Toynbee and Nolte were the first drizzle. In the past few years, there has been a flood of distortions. Holding up an Arab woman for a half-hour security check at the airport, and a crying Palestinian child who was arrested after throwing stones, are both seen in Israel and in the world as "proof" that the Israelis are Nazis.

 

That's not criticism. That's not a universal drawing of conclusions. On the contrary, it's demonization – once against the Jews, today against Israel. It's not the banality of evil, as Johanna Arendt said about the Nazis. It's the banality of Nazification.

 

Israel was not founded because of the Holocaust. The movement for the establishment of a national home for the Jews was founded and established much earlier. National liberation movements developed in Europe as well, especially on the backdrop of the empires' collapse. I doubt that there is a national movement which did not commit any wrongs during the struggle,. The wrong did not cancel the right.

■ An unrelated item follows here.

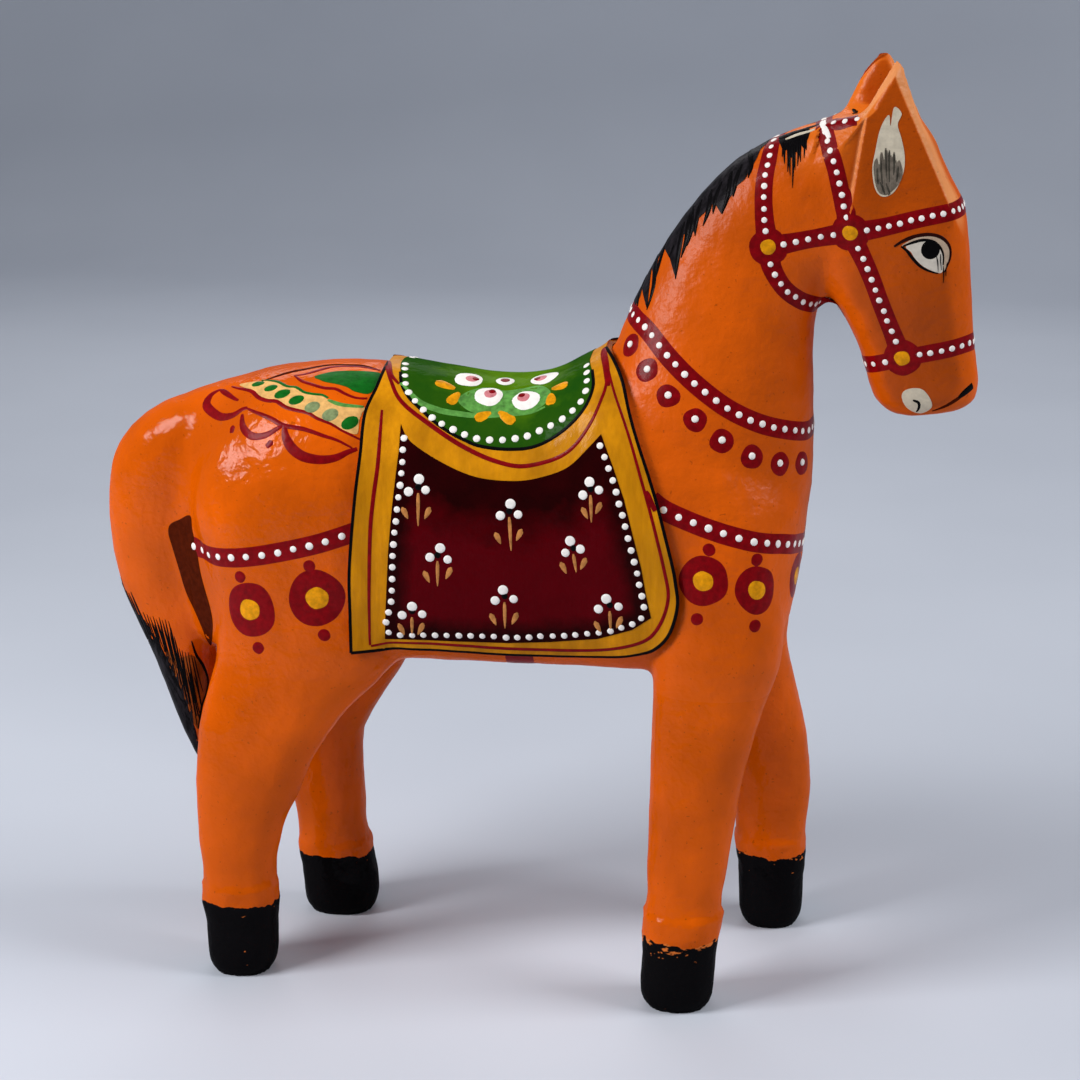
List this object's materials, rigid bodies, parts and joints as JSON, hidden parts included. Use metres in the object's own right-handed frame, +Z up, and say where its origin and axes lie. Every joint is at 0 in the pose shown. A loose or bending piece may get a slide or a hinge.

Does Turkey not have a right to exist because of all the injustices, and even the Armenian genocide, which it committed while becoming a nation state?

 

National liberation has become a recognized right in the law of nations, and what was done to the Jews strengthened, rather than denied, their right to self-determination and a Jewish nation state. Do the Croatians and the Slovaks and the Czechs and the Armenians and many others have a right to self-determination and sovereignty and a nation state, as a recognized right in the law of nations, while only the Jews don't?

 

So the lesson for every human being is to remember and not to forget. Because what happened could happen again. Because there are those who are publicly preaching that what was done to the Jews then should also be done today. Remember that those days' demonization is returning to us as these days' demonization. Remember that that new, religious, fanatic ideology wants to not only annihilate foreigners and heretics, but also to established a dark global empire. Remember that the world chose blindness in the past, and there is no need to choose it again.

 

Remember and don’t forget that a national right does not deny the dignity of the stranger and the foreigner and the minority. Remember and don’t forget, that just like there were those in the past who denied the Jews' right to exist as human beings, there are those who deny their right to self-determination today.

 

Remember and don’t forget that the universal and Jewish and national and Zionist and humane lesson complement each other. And remember that memorial ceremonies which deny the national lesson because of the universal lesson, or deny the universal lesson because of the national lesson – are not part of the memory of the Holocaust. They crush the lessons of the Holocaust.